Murals Bloom At Gateway Garden


Standing tall or small, with tiny fingers dipped in paint or bigger hands wielding brushes, more than 70 volunteer adults and children painted for more than a month during this past summer to create 5 murals now gracing Gateway Park Organic Community Garden in Huntington Station.

On Saturday, Oct. 1, the community of gardeners and painters gathered to celebrate completion of the murals and present them to the community. “We had the models right here,” said mural designer Lucienne Pereira, a Centerport resident. “We took flowers from the garden and analyzed them, how many petals, what does the center look like. It was a wonderful experience working with everyone.”
The idea for the murals grew out of a conversation between Pereira and Heather Forest, director of non-profit Story Arts, Inc. The two were picking string beans at Fox Hollow Farm in Dix Hills that would be donated to a local food bank. Pereira wanted to apply for an arts grant but needed a good project  that involved the community.

“I said, “I have the perfect project,” because murals are a narrative art form and can tell the story of the garden,” Forest remembered on Saturday, as the gardener/painters walked around the murals pointing to the flowers or insects they had helped paint. Forest and Larry Foglia, owners of Fox Hollow Farm Inc., are among the founders of the Long Island Community Agriculture Network (LICAN), which is building and managing Gateway under license from the Town of Huntington. Susan Gaber, a children’s book illustrator, assisted Pereira throughout the painting process.

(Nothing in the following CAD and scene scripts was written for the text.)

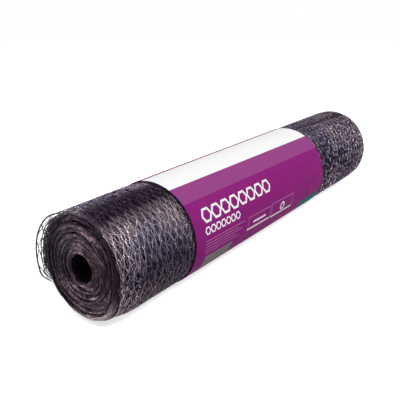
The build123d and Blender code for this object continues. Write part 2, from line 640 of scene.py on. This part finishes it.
def wireMaterial(name, look, inGap=False):
    nodes = materialNodes(name)
    spot = OnRoll(nodes)
    colour = nodes.mix(nodes.noise(spot.place, **wireLook["patches"]), look["cool"], look["warm"])
    dirt = nodes.noise(spot.place, **wireLook["dirt"])
    spread = nodes.noise(spot.place, **wireLook["spread"]) * wireLook["spreadShare"]
    grime = nodes.remap(dirt + spread, *wireLook["dirtEdge"])
    # painted glint band round the front of the near part, where the grime is thinned
    glintBand = 1.0 - nodes.remap(abs(spot.angle - wireLook["cleanAngle"]), *wireLook["cleanWidth"])
    grimeOutsideGlint = grime * (1.0 - glintBand * (spot.along < 0.0) * wireLook["clean"])
    gapEnd = nearFace + roll["looseGapDepth"]
    backlit = (1.0 - nodes.remap(spot.level(), *wireLook["backlitSide"])) * (spot.along < gapEnd)
    backlit = backlit * wireLook["backlit"]
    # dirt, painted shade and the backlit loop's shade all turn the wire to its dark colour
    dirtAndShade = grimeOutsideGlint.orMore(nearPartPaintedShade(nodes, spot), farPartPaintedShade(nodes, spot), backlit)
    if inGap:
        # painted shade in the gap, and painted light on the lower rim, which the light reaches
        inside = 1.0 - nodes.remap(spot.along, gapEnd - wireLook["gapFade"], gapEnd)
        gap = inside * nodes.remap(spot.level(), *wireLook["gapSide"])
        rim = onLowerRim(nodes, spot)
        dirtAndShade = dirtAndShade.orMore(gap * wireLook["gapDark"]) * (1.0 - rim * lowerRim["clean"])
        colour = nodes.mix(rim, colour, lowerRim["wire"])
    nodes.feed("Base Color", nodes.mix(dirtAndShade, colour, look["dark"]))
    nodes.feed("Roughness", wireLook["roughness"] + grime * wireLook["dirtRoughness"])
    nodes.feed("Metallic", wireLook["metallic"])
    return nodes.owner


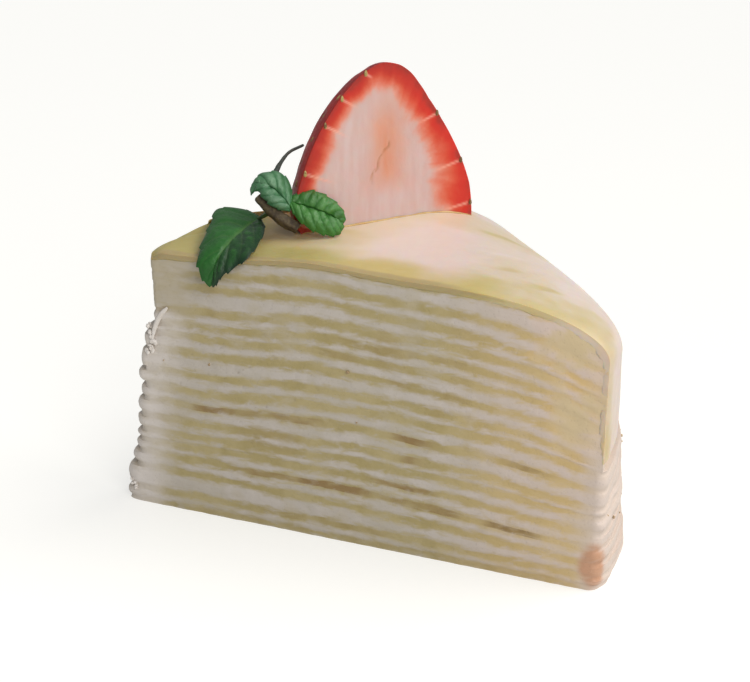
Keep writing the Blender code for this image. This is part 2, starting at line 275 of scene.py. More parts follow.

The celebration featured an original song, “Celebration,” written and sung by David Francois, a local resident who returned over and over to paint in the garden. “It just made me feel very happy,” he said. Another local resident, Victoria Ross, sang a cappella, while her father, Warren, played in a trio with Jim Sostarich and Brad Davidson.

Town Council Member Glenda Jackson thanked the gardeners and volunteers for the murals, noting especially the diversity of the community that created them.

The murals provide gardeners and visitors with a graphic textbook on gardening, showing insects and pollination and the stages of vegetable growth in vivid color on one side of the 24’ by 6’mural facing Lowndes Ave. and on panels that decorate three of the garden’s extra high raised beds for people with disabilities. The other side of the large mural displays a planting calendar, showing month by month when various vegetables can be started from seed or seedling.

The Gateway Garden Mural Project was sponsored by Story Arts and made possible in part by an Individual Artist Grant from the New York State Council on the Arts Decentralization Program administered by the Huntington Arts Council, with additional support from LICAN, the Town of Huntington, the Town’s Open Space Committee, and local businesses including Kleet Lumber, Sherwin Williams Paint, Value Drugs, Fox Hollow Farm, The Deck and Patio Company, and United Signs and Awnings.